[Begin EXERCISE MATERIAL]

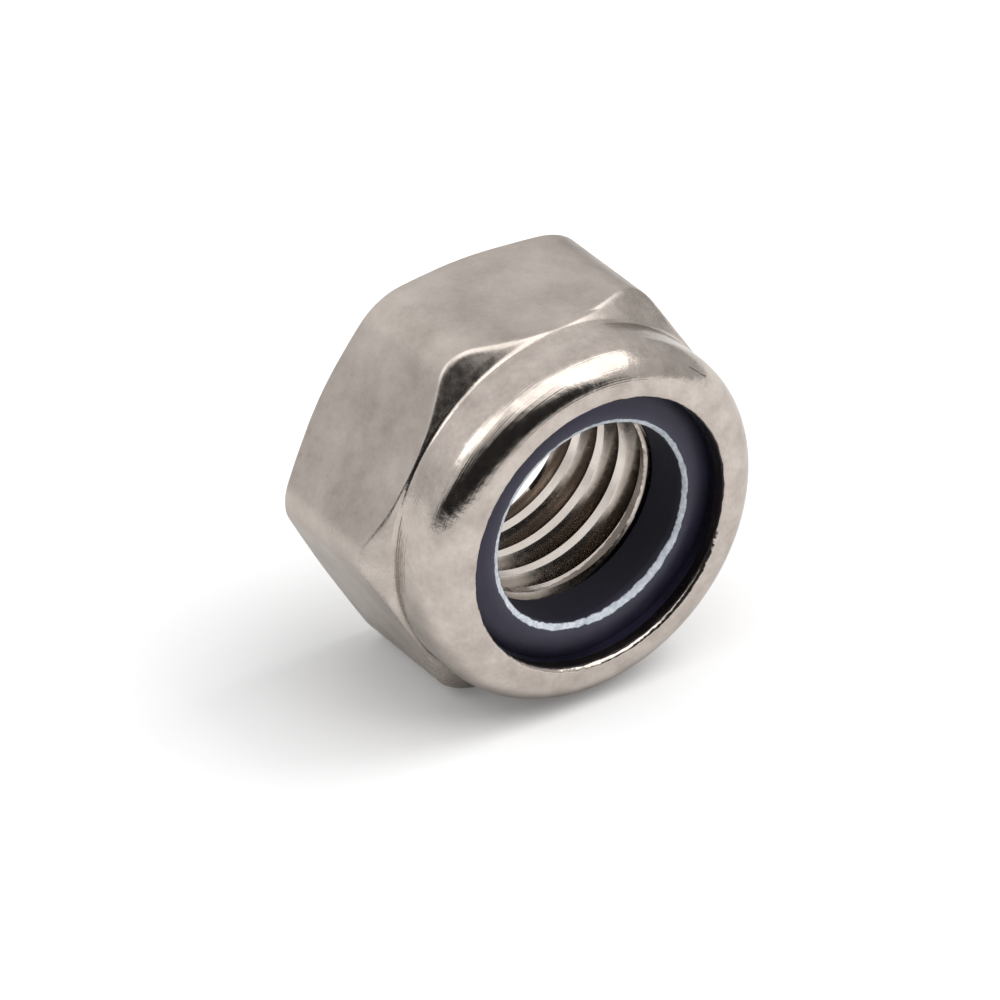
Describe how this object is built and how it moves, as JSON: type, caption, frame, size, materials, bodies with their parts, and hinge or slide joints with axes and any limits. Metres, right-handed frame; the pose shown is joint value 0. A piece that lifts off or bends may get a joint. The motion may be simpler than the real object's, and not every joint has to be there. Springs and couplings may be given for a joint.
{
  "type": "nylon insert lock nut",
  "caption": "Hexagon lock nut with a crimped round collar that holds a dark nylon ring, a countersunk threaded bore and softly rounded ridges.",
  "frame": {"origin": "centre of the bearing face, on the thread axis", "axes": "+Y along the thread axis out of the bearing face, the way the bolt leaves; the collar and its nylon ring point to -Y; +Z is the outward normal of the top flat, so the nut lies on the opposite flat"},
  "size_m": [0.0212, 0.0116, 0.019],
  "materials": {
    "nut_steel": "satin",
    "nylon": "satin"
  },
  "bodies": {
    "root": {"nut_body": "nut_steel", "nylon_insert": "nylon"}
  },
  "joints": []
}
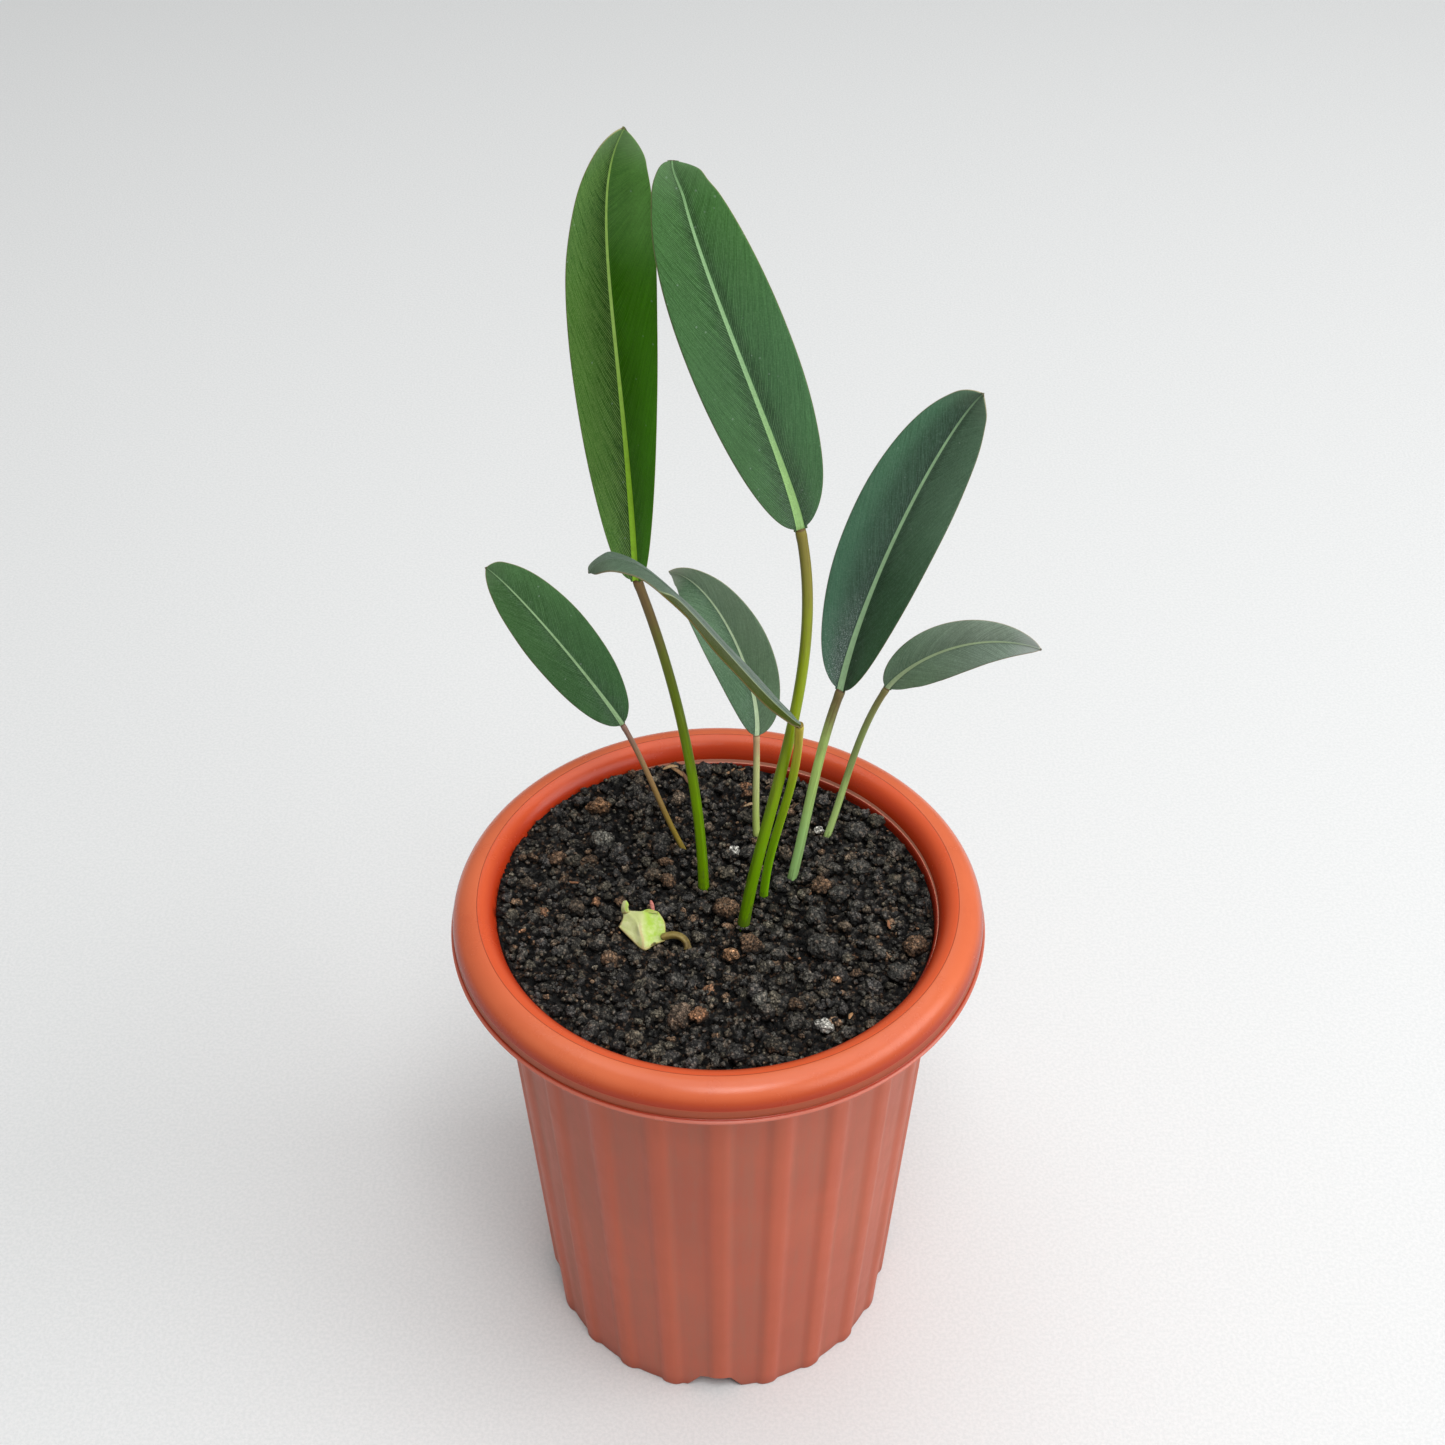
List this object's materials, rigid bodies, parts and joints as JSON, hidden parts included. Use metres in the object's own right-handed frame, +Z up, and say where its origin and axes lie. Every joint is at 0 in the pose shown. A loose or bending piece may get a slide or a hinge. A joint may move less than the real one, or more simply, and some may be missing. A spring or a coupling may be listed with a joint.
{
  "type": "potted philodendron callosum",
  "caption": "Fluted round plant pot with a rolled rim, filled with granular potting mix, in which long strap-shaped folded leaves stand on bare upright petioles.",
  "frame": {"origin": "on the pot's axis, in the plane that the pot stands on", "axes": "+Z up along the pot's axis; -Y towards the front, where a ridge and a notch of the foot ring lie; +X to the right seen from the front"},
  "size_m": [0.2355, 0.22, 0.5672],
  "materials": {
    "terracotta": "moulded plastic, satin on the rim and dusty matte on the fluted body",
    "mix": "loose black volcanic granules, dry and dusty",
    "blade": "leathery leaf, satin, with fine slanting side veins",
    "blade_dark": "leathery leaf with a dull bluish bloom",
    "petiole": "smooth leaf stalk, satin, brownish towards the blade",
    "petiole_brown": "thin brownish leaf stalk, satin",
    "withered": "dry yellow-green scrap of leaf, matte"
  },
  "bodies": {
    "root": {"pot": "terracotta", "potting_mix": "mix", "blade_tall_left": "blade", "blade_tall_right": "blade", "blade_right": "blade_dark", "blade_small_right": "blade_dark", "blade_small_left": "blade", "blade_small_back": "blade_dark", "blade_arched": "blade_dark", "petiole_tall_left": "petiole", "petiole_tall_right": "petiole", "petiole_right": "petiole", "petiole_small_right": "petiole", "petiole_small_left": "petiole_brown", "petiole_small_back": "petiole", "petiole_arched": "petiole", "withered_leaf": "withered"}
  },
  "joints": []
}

[End EXERCISE MATERIAL]

GIVEN EXERCISE ▸ Give back each line above precisely as it stands.

SOLVED PROBLEM ▸
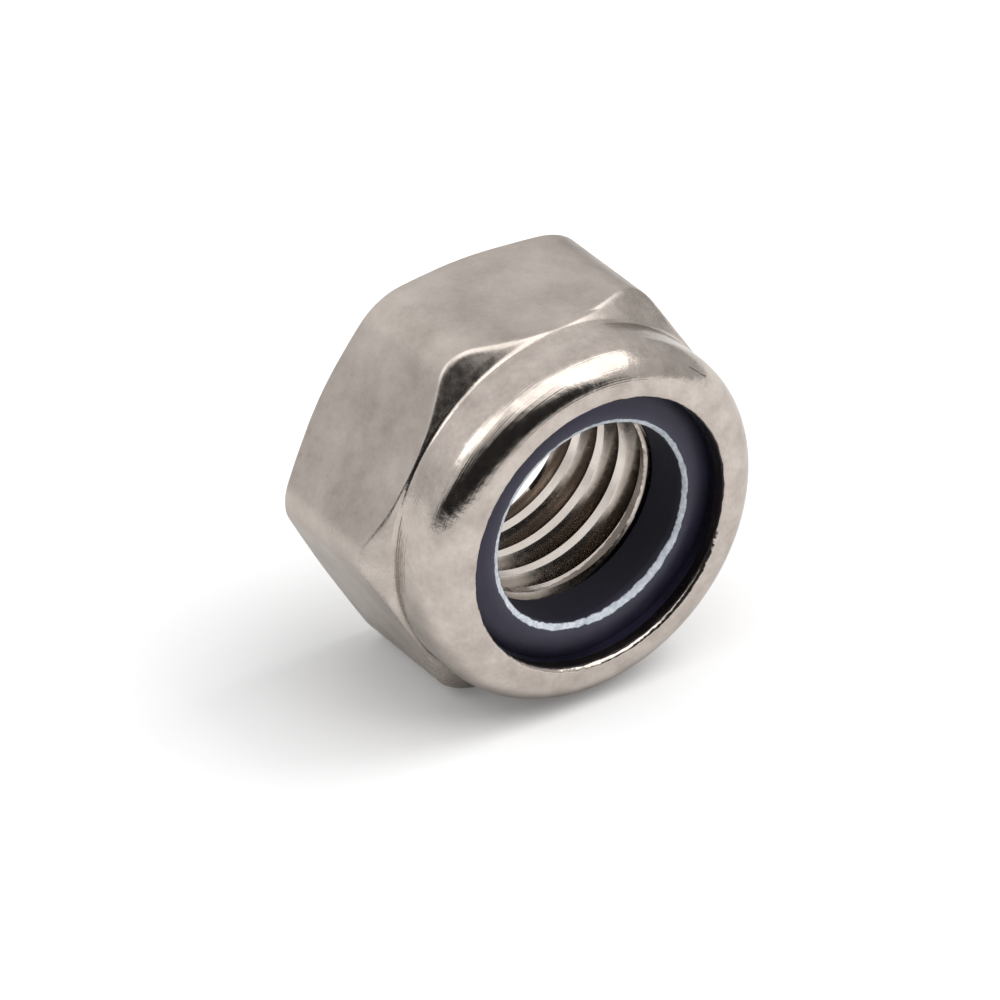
Describe how this object is built and how it moves, as JSON: type, caption, frame, size, materials, bodies with their parts, and hinge or slide joints with axes and any limits. Metres, right-handed frame; the pose shown is joint value 0. A piece that lifts off or bends may get a joint. The motion may be simpler than the real object's, and not every joint has to be there. Springs and couplings may be given for a joint.
{
  "type": "nylon insert lock nut",
  "caption": "Hexagon lock nut with a crimped round collar that holds a dark nylon ring, a countersunk threaded bore and softly rounded ridges.",
  "frame": {"origin": "centre of the bearing face, on the thread axis", "axes": "+Y along the thread axis out of the bearing face, the way the bolt leaves; the collar and its nylon ring point to -Y; +Z is the outward normal of the top flat, so the nut lies on the opposite flat"},
  "size_m": [0.0212, 0.0116, 0.019],
  "materials": {
    "nut_steel": "satin",
    "nylon": "satin"
  },
  "bodies": {
    "root": {"nut_body": "nut_steel", "nylon_insert": "nylon"}
  },
  "joints": []
}
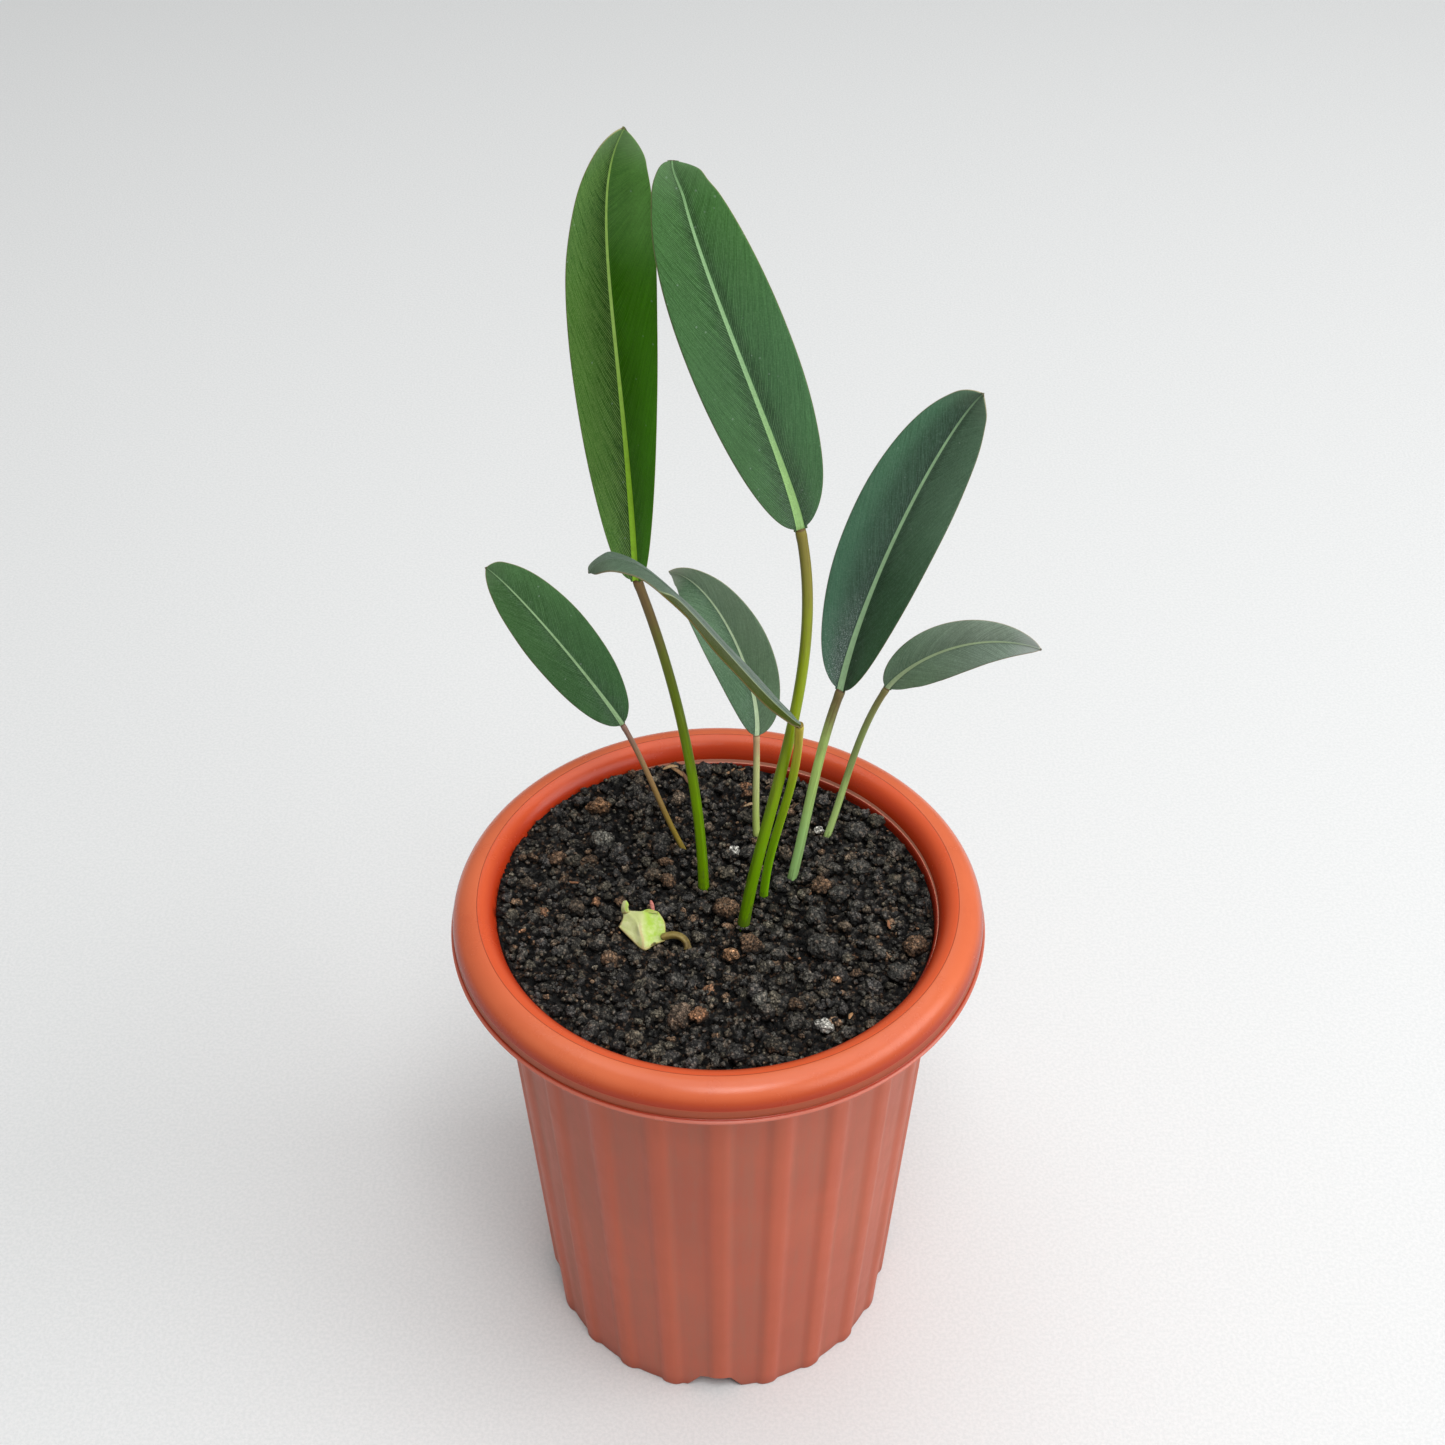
List this object's materials, rigid bodies, parts and joints as JSON, hidden parts included. Use metres in the object's own right-handed frame, +Z up, and say where its origin and axes lie. Every joint is at 0 in the pose shown. A loose or bending piece may get a slide or a hinge. A joint may move less than the real one, or more simply, and some may be missing. A spring or a coupling may be listed with a joint.
{
  "type": "potted philodendron callosum",
  "caption": "Fluted round plant pot with a rolled rim, filled with granular potting mix, in which long strap-shaped folded leaves stand on bare upright petioles.",
  "frame": {"origin": "on the pot's axis, in the plane that the pot stands on", "axes": "+Z up along the pot's axis; -Y towards the front, where a ridge and a notch of the foot ring lie; +X to the right seen from the front"},
  "size_m": [0.2355, 0.22, 0.5672],
  "materials": {
    "terracotta": "moulded plastic, satin on the rim and dusty matte on the fluted body",
    "mix": "loose black volcanic granules, dry and dusty",
    "blade": "leathery leaf, satin, with fine slanting side veins",
    "blade_dark": "leathery leaf with a dull bluish bloom",
    "petiole": "smooth leaf stalk, satin, brownish towards the blade",
    "petiole_brown": "thin brownish leaf stalk, satin",
    "withered": "dry yellow-green scrap of leaf, matte"
  },
  "bodies": {
    "root": {"pot": "terracotta", "potting_mix": "mix", "blade_tall_left": "blade", "blade_tall_right": "blade", "blade_right": "blade_dark", "blade_small_right": "blade_dark", "blade_small_left": "blade", "blade_small_back": "blade_dark", "blade_arched": "blade_dark", "petiole_tall_left": "petiole", "petiole_tall_right": "petiole", "petiole_right": "petiole", "petiole_small_right": "petiole", "petiole_small_left": "petiole_brown", "petiole_small_back": "petiole", "petiole_arched": "petiole", "withered_leaf": "withered"}
  },
  "joints": []
}